Gaël Faye’s “NYC” is a love-hate postcard written in rapid-fire verses. He steps into New York as a wide-eyed outsider, craning his neck at endless skyscrapers while scribbling rhymes in a battered spiral notebook. The city glitters like “billions of galaxies,” yet its steam vents, sirens, and relentless pace eat away at his ego. Hip-hop ghosts hover in the air—Wu-Tang, Queensbridge—reminding him why he made the pilgrimage in the first place. Still, every neon thrill is shadowed by gunfire flashes, police batons, and homeless carts. One minute he’s marveling at Little Italy, the next he’s daydreaming of Madagascan beaches where the water, not concrete, stretches to the horizon.

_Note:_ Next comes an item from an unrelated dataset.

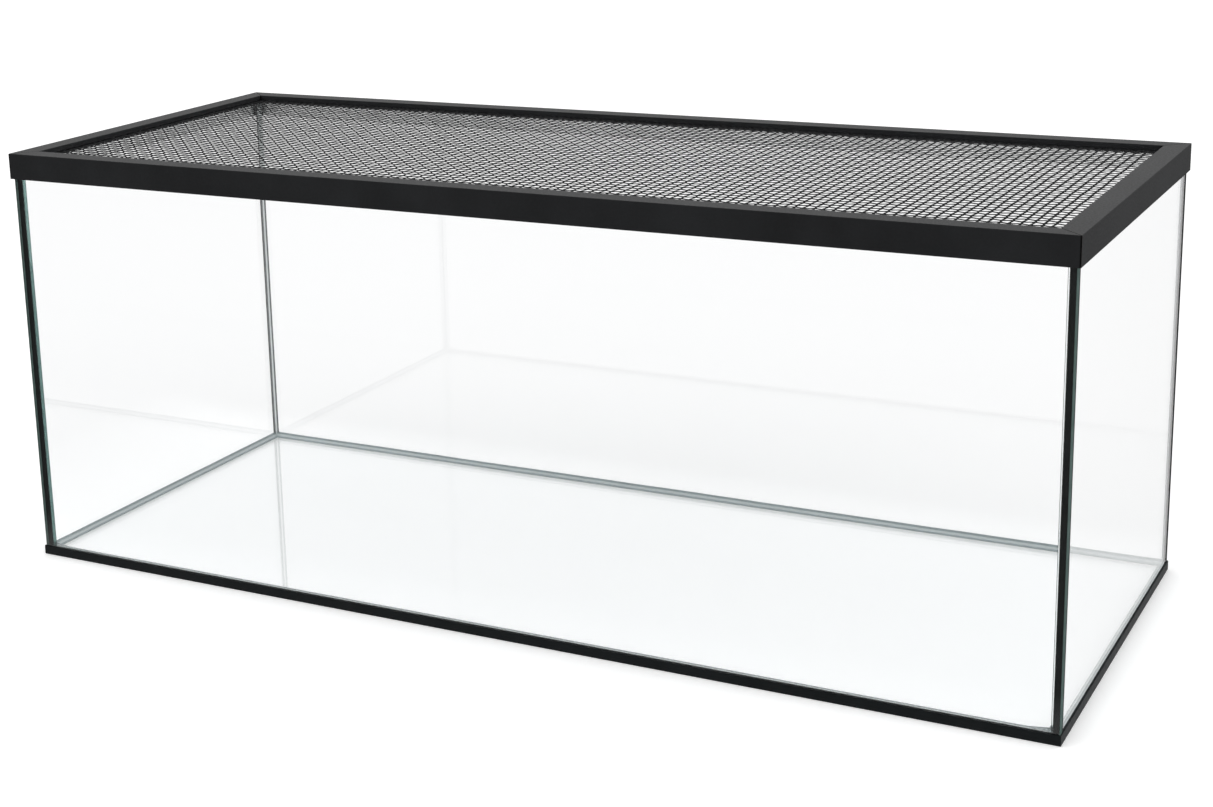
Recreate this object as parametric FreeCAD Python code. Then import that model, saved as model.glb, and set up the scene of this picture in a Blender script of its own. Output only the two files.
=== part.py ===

The song captures New York as a dizzying contradiction: a vertical playground for ambition and a labyrinth of human struggle. Faye filters this duality through his own history of chaos and teenage rage, turning the taxi ride into a moving cinema reel of contrasts—comfort versus autopsy-room cold, cosmopolitan shine versus street-level despair. In the end, “NYC” isn’t just about a city; it’s about the tug-of-war between escape and attraction, between the poet’s restless past and the magnetic promise of new stories waiting at every steaming manhole cover.